七十二候・第五十一候
蟋蟀在戸(きりぎりすとにあり)

マグとともに秋の夜長を楽しむ

10月18日~10月22日頃

マグとともに秋の夜長を楽しむ

うつわにはいろいろな用途とそれに伴う形状がありますが、飯碗や箸のようなアイテムについては、「属人器」という呼び名でカテゴライズされることがあります。
これらの特徴は、それぞれ占有者が決まっていること。つまり「私だけのうつわ」だということです。
みなさんのおうちでも、飯碗やお箸については自分が使うものが決まっていると思います。各人に属するうつわだから、属人器。言い得て妙ですね。
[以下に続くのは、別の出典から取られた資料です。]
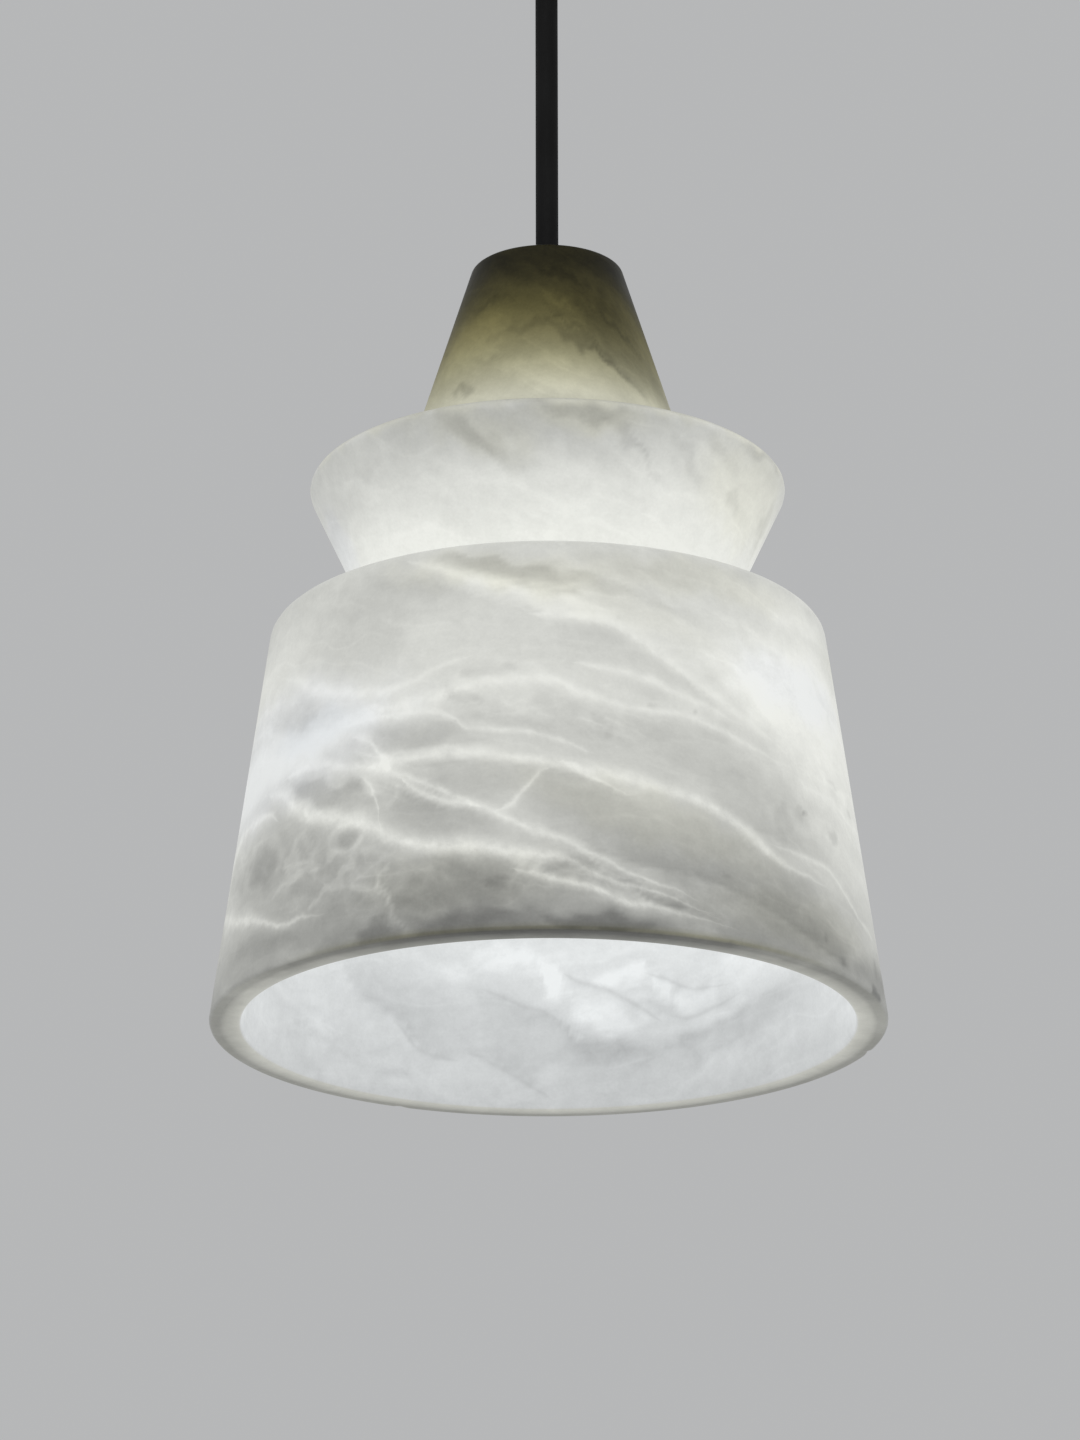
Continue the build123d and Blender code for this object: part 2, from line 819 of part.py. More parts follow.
with BuildPart() as hanger_nuts:
    # Cap nuts: a hexagon with a dome that closes the thread.
    with BuildSketch(Plane.XY.offset(rod_nut_top)):
        with Locations(*rod_places):
            RegularPolygon(rod_nut_af / 2, 6, major_radius=False)
    extrude(amount=-rod_nut_t)
    with BuildSketch(Plane.XY.offset(rod_nut_top - rod_nut_t)):
        with Locations(*rod_places):
            Circle(rod_nut_af / 2 - touch_gap)
    extrude(amount=-rod_dome_t)
    dome_edges = edges().filter_by(GeomType.CIRCLE).group_by(Axis.Z)[0]
    fillet(dome_edges, rod_nut_af / 2 - 3 * touch_gap)
    with BuildSketch(Plane.XY.offset(rod_nut_top)):
        with Locations(*rod_places):
            Circle(m5_r + thread_clear)
    extrude(amount=rod_base - touch_gap - rod_nut_top, mode=Mode.SUBTRACT)
save(hanger_nuts, "hanger_nuts")

# ---------------------------------------------------------------------------
# Lampholder
# ---------------------------------------------------------------------------

holder_bore_r = holder_r - holder_wall
insert_r = holder_bore_r - hole_clear
shell_r = bulb_cap_r + bulb_clear
shell_crest_r = shell_r + thread_depth
insert_bore_r = shell_crest_r + holder_shell_wall + hole_clear
holder_lip_top = holder_base + holder_lip_t
holder_boss = tube_thread + holder_boss_past
holder_neck_bore_r = holder_neck_r - holder_neck_wall
holder_shoulder = holder_top - holder_shoulder_drop

lampholder_cap = turned(
    [
        (tube_r + thread_clear, holder_top),
        (holder_neck_r, holder_top),
        (holder_neck_r, holder_top - holder_neck_length),
        (holder_r, holder_shoulder),
        (holder_r, holder_joint),
        (holder_bore_r, holder_joint),
        (holder_bore_r, holder_shoulder - holder_neck_wall),
        (holder_neck_bore_r, holder_top - holder_boss),
        (tube_r + thread_clear, holder_top - holder_boss),
    ],
    [((holder_neck_r, holder_top), holder_neck_edge_r), ((holder_r, holder_shoulder), holder_shoulder_r)],
)
save(lampholder_cap, "lampholder_cap")

lampholder_body = turned(
    [
        (holder_r, holder_joint),
        (holder_r, holder_base),
        (holder_lip_r, holder_base),
        (holder_lip_r, holder_lip_top),
        (holder_bore_r, holder_lip_top),
        (holder_bore_r, holder_joint),
    ],
    [((holder_r, holder_base), holder_rim_r)],
)
save(lampholder_body, "lampholder_body")

lampholder_insert = turned(
    [
        (0, insert_top),
        (insert_r, insert_top),
        (insert_r, holder_lip_top),
        (insert_bore_r, holder_lip_top),
        (insert_bore_r, insert_seat),
        (0, insert_seat),
    ]
)
save(lampholder_insert, "lampholder_insert")

shell_top = insert_seat
shell_base = holder_lip_top + holder_shell_lift
shell_inner = ridges(shell_r, shell_crest_r, shell_top)
shell_outer = [(r + holder_shell_wall, z) for r, z in shell_inner]
lampholder_shell = turned(
    [(shell_r, shell_top)]
    + shell_inner
    + [(shell_r, shell_base), (shell_r + holder_shell_wall, shell_base)]
    + shell_outer[::-1]
    + [(shell_r + holder_shell_wall, shell_top)]
)
save(lampholder_shell, "lampholder_shell")

lampholder_contact = discs(holder_contact_r, 0, insert_seat, holder_contact_t)
save(lampholder_contact, "lampholder_contact")

lampholder_terminals = discs(
    terminal_r, 0, insert_top + terminal_t, terminal_t, [(-terminal_x, 0), (terminal_x, 0)]
)
save(lampholder_terminals, "lampholder_terminals")

# Earth screw under the cap's inner boss.
holder_earth_top = holder_top - holder_boss
holder_earth_y = -(tube_r + holder_neck_bore_r) / 2
holder_earth_t = terminal_t
lampholder_earth_screw = discs(
    socket_r, 0, holder_earth_top, holder_earth_t, [(0, holder_earth_y)]
)
save(lampholder_earth_screw, "lampholder_earth_screw")

# Leads down the tube, from the end of the cord's jacket to the lampholder.
for name, side in (("lamp_live_lead", 1), ("lamp_neutral_lead", -1)):
    start_x = side * lead_offset_y
    lamp_lead = lead(
        (start_x, lead_offset_x, grip_ledge),
        (start_x, lead_offset_x, tube_base - tube_lead_drop),
        (side * terminal_x, 0, insert_top + terminal_t + terminal_lead_rise),
        (side * terminal_x, 0, insert_top + terminal_t),
    )
    save(lamp_lead, name)

earth_bend_z = holder_earth_top - holder_earth_t - lead_r - thread_clear
lamp_earth_lead = lead(
    (0, -lead_circle_r, grip_ledge),
    (0, -lead_circle_r, earth_bend_z),
    (0, holder_earth_y - lamp_earth_tail, earth_bend_z),
)
save(lamp_earth_lead, "lamp_earth_lead")

# ---------------------------------------------------------------------------
# Bulb
# ---------------------------------------------------------------------------

bulb_contact = discs(bulb_contact_r, 0, bulb_tip, bulb_contact_t)
save(bulb_contact, "bulb_contact")

bulb_insulator = turned(
    [
        (0, bulb_insulator_top),
        (bulb_contact_r, bulb_insulator_top),
        (bulb_cap_r - thread_depth - bulb_insulator_lip, bulb_cap_top),
        (0, bulb_cap_top),
    ]
)
save(bulb_insulator, "bulb_insulator")

cap_valley_r = bulb_cap_r - thread_depth
cap_outer = ridges(cap_valley_r, bulb_cap_r, bulb_cap_top)
bulb_screw_cap = turned(
    [(0, bulb_cap_top), (cap_valley_r, bulb_cap_top)]
    + cap_outer
    + [
        (cap_valley_r, bulb_cap_base),
        (cap_valley_r - bulb_cap_wall, bulb_cap_base),
        (cap_valley_r - bulb_cap_wall, bulb_cap_top - bulb_cap_wall),
        (0, bulb_cap_top - bulb_cap_wall),
    ]
)
save(bulb_screw_cap, "bulb_screw_cap")

housing_rim_r = bulb_globe_rim_r + bulb_housing_lip
bulb_housing = turned(
    [
        (0, bulb_cap_base),
        (bulb_neck_r, bulb_cap_base),
        (bulb_neck_r + bulb_neck_flare, bulb_cap_base - bulb_neck_length),
        (housing_rim_r, globe_rim),
        (0, globe_rim),
        (0, globe_rim + bulb_housing_wall),
        (housing_rim_r - 2 * bulb_housing_wall, globe_rim + bulb_housing_wall),
        (bulb_neck_r - bulb_housing_wall, bulb_cap_base - bulb_housing_wall),
        (0, bulb_cap_base - bulb_housing_wall),
    ]
)
save(bulb_housing, "bulb_housing")

globe_bore_r = bulb_globe_r - bulb_globe_wall
globe_rise = globe_rim - globe_z

with BuildPart() as bulb_globe:
    # Opal shell: most of a sphere, open where it sits on the housing.
    with BuildSketch(Plane.XZ):
        with BuildLine():
            outer = CenterArc(
                (0, globe_z), bulb_globe_r, -90, 90 + degrees(asin(globe_rise / bulb_globe_r))
            )
            inner = CenterArc(
                (0, globe_z), globe_bore_r, -90, 90 + degrees(asin(globe_rise / globe_bore_r))
            )
            Line(outer @ 0, inner @ 0)
            Line(outer @ 1, inner @ 1)
        make_face()
    revolve(axis=Axis.Z)
save(bulb_globe, "bulb_globe")

led_board = discs(led_board_r, 0, globe_rim, led_board_t)
save(led_board, "bulb_led_board")

with BuildPart() as driver_board:
    # Small upright board inside the housing, standing on its floor.
    with BuildSketch(Plane.XY.offset(globe_rim + bulb_housing_wall)):
        Rectangle(driver_width, driver_t)
    extrude(amount=driver_height)
    with BuildSketch(Plane.XZ.offset(-driver_t / 2)):
        with Locations((0, globe_rim + bulb_housing_wall + driver_height / 2)):
            Circle(driver_height / 4)
    extrude(amount=-driver_height / 2)
save(driver_board, "bulb_driver_board")

print("tilt at both swing limits, degrees:", round(degrees(tilt_max), 2))
print("gland mouth radius and outer radius:", round(gland_mouth_r, 2), round(gland_r, 2))
print("cap top, shade rim and bulb's lowest point:", cap_top, shade_rim, round(bulb_base, 2))
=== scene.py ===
# %% [markdown]
# # A pendant light of turned alabaster
# Three turned pieces of alabaster hang on a black cord: a cap, a collar with its wide end up, and
# an open bell shade. The bulb inside makes the stone glow, so its milky layers and veins show.
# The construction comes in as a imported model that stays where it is. This lesson adds the stone's
# fine shape, the threads, the cord and every finish.

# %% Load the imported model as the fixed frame
import json
from math import cos, pi, radians, sin

import bpy
import numpy as np
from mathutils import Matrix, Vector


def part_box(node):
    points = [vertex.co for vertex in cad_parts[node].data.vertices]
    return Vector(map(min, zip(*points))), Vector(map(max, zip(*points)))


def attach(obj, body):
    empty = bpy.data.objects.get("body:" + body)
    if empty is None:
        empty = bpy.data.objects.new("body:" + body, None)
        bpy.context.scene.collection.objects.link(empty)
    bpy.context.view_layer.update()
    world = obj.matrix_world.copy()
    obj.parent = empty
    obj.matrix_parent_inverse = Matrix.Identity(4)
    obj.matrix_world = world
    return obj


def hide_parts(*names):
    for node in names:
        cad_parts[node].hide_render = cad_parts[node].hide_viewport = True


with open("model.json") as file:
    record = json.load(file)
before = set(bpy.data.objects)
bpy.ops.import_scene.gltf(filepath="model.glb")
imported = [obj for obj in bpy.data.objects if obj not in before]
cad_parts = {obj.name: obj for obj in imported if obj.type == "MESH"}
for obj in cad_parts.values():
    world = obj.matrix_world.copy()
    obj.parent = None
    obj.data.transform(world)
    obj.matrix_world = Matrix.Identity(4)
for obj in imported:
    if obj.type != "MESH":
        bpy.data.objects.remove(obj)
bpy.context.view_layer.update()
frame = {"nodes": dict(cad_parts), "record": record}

MM = 0.001
nodes = frame["nodes"]
print("pieces in the frame:", len(nodes))

# %% [markdown]
# ## Camera
# The picture was taken from below and in front, with a long lens. A camera could be tried by hand,
# but here its place follows from the ellipses of the rim, the shoulder and the collar, which fix
# the distance, the height and the tilt.

# %% Camera
CAMERA_PLACE = (4.2 * MM, -1528.9 * MM, -852.9 * MM)
CAMERA_LENS = 134.88
CAMERA_TURNS = (109.286, 0.086, 0.278)

camera_data = bpy.data.cameras.new("camera")
camera_data.lens = CAMERA_LENS
camera_data.sensor_width = 36.0
camera_data.clip_end = 50.0
camera = bpy.data.objects.new("camera", camera_data)
camera.location = CAMERA_PLACE
camera.rotation_euler = [radians(turn) for turn in CAMERA_TURNS]
bpy.context.scene.collection.objects.link(camera)
bpy.context.scene.camera = camera
print("camera looks up by", round(CAMERA_TURNS[0] - 90, 1), "degrees")

# %% [markdown]
# ## Cord
# The cord is a round black flex, pulled straight by the weight of the stone. A cylinder would look
# the same, but a curve keeps its real length and thickness as numbers, so it is a smooth spline
# with a round bevel, from the canopy's gland down into the grip on the cap. The bevel is 1 m deep
# and each point's radius, which scales it, is the cord's own radius.

# %% Cord
CORD_R = 3.5 * MM
CORD_POINTS = 6
CORD_SINK = 0.5 * MM

cord_low, cord_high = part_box("cord")
cord_curve = bpy.data.curves.new("pendant_cord", "CURVE")
cord_curve.dimensions = "3D"
cord_curve.bevel_depth = 1.0
cord_curve.bevel_resolution = 8
cord_curve.resolution_u = 8
cord_curve.use_fill_caps = True
cord_spline = cord_curve.splines.new("NURBS")
cord_spline.points.add(CORD_POINTS - 1)
for point, z in zip(cord_spline.points, np.linspace(cord_high.z, cord_low.z - CORD_SINK, CORD_POINTS)):
    point.co = (0.0, 0.0, z, 1.0)
    point.radius = CORD_R
cord_spline.order_u = 3
cord_spline.use_endpoint_u = True
cord = bpy.data.objects.new("pendant_cord", cord_curve)
bpy.context.scene.collection.objects.link(cord)
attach(cord, "lamp")
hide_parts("cord")
print("free cord, mm:", round((cord_high.z - cord_low.z) / MM, 1))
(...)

「属人器」は日本のうつわ文化特有のものだと思いますが、最近はこのカテゴリーに、「マグ(マグカップ)」というニューフェイスが加わりました。
もともとハンドルの付いたカップを持たず、飲み物には湯呑やそば猪口を使ってきた日本人。洋食器であるマグはわれわれのうつわの世界ではまだ歴史が浅いアイテムですが、いつの間にか属人器としての地位を得てしまうくらい、日本の食卓に浸透しています。

僕もお気に入りのマグをいくつか持っていて、やはりこれらは他の家族には使わせない属人器。もはや「マイマグ」と呼んでしまってもよい存在です。
家では頻繁にコーヒーを飲むので、仕事をするとき、TVを見ているとき、家族との団らんのときにも使いますが、いちばん活躍するのは、ひとり部屋で読書を楽しむ時間でしょうか。
秋冬は夜が長く、春夏とくらべると活字を追う時間が増えてしまいがち。そんなとき傍らには、あたたかいコーヒーを淹れたマグが欠かせません。

マグは自分の手の延長線上にあるパートナーのようなうつわだと言えるかもしれません。
そう考えれば、自分の美感を満たす美しさやかわいらしさはもちろん、指を掛けたときの心地よさなど、自分の目と手と心になじむものを選んでみたいものです。
僕の場合、PCや書類の傍らに置くことも多いし、読書のときもページに目をやったままマグに手を伸ばすので、見た目が好みであるのと同時に、倒れにくい形状であることも大事。何度も書類にコーヒー染みをつけてしまっているような粗忽者なので、安定感や重量感なども重視して選びます。
みなさんはどんなポイントを重視して、「マイマグ」というパートナーを選んでいますか?